The branch left the main Dublin-Sligo line at milepost 112 and a half, at Kilfree Junction, with its own platform. Freight trains arriving from Sligo could enter the branch without having to reverse. From the junction the line curved off on an embankment and dropped steeply down to milepost 2. From there to milepost 5 the track ran above Lough Gara, with sweeping views to the south-east of one of the great lakes of the region, dotted with crannogs and lined with sedge. Island Road Station - opened in 1909, serving the village of Monasteraden - sat at the five-mile mark. Edmondstown Station was reached at milepost 6 and three-quarters. After Edmondstown the line crossed what railwaymen called "wild boggy country" until reaching the terminus at Ballaghaderreen at 9.75 miles. The crossing of the bog was always the engineering challenge: peat heaves, water tables that move with the seasons, the chronic tendency of any embankment over bog to sink slowly into the soft ground beneath it.

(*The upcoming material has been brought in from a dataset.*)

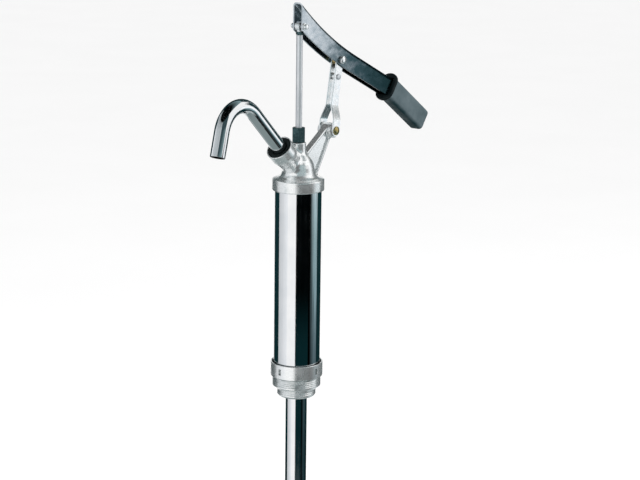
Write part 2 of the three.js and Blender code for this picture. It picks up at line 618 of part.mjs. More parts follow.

Different classes of steam engine pulled the line over the decades. Up to the 1940s, the J26 0-6-0 tank engines of the MGWR Class E (renumbered GSR 551 Class after the 1925 merger) were the regular workhorses. In the 1950s, the G2 2-4-0 tender engines of the MGWR Class K - GSR 650 Class - took over, with locomotives numbered 666 and 667 typically used in rotation. From about 1955 until closure, the J18 0-6-0 of the MGWR Classes L and Lm (GSR 573 Class) was the designated locomotive. In the line's final years, special trains and freight were sometimes operated by diesel - which is why locomotive B133, a diesel, hauled the cattle special on the final day. The pattern of engine succession is the kind of detail that railway enthusiasts treasure and that nobody else notices: the steady evolution from small Victorian locomotives to the slightly larger and more efficient classes that succeeded them, all of them grinding through the same boggy ten miles.
In the parliamentary record for 21 June 1944, in a debate ostensibly about the Portlaoighise-Mountmellick Railway, a member of the Dail noted that the Ballaghaderreen branch had closed but had been reopened on the behest of another member of the house. The reference is offhand but revealing. Wartime Ireland was struggling with fuel rationing, transport shortages and the practical difficulties of running an isolated neutral economy. Reopening a small branch line during such a period required either a serious economic justification - which the line did not really have - or political pressure from a TD who could deliver. The line ran on through the rest of the war and into the post-war era, but the writing was on the wall. By the early 1960s, road haulage was outcompeting rail for the local freight that had been the branch's economic mainstay. Closure was, in the end, only a matter of timing.
The Ballaghaderreen Chamber of Commerce has proposed converting the old line into a community greenway - a walking and cycling route that would run along the old trackbed from Kilfree Junction to Ballaghaderreen, passing the disused station at Monasteraden and the dramatic views over Lough Gara. The proposal is part of a broader Irish trend that has seen successful greenway conversions on the Westport-Achill line, the Great Western Greenway and elsewhere, drawing significant tourism into rural areas that had lost their railways in the 1960s and 70s. Whether the Ballaghaderreen route will be built remains to be seen - greenway funding is competitive, and many proposals are in the queue - but the local commitment is real. In 2009, pupils of St. Aidan's National School in Monasteraden produced a 32-minute film called The Train, weaving rare archival footage with interviews of older residents who remembered the branch. The branch line still has a community that misses it.
The disused line ran from Kilfree Junction (on the Dublin-Sligo main line) about 10 miles westward to Ballaghaderreen, crossing bog country with views of Lough Gara to the south-east. The trackbed coordinates are approximately 53.94 degrees north, 8.49 degrees west. Ireland West Airport (EIKN) sits about 30 km to the north-west. Lough Gara is visible from low altitudes as one of the larger lakes of north Roscommon.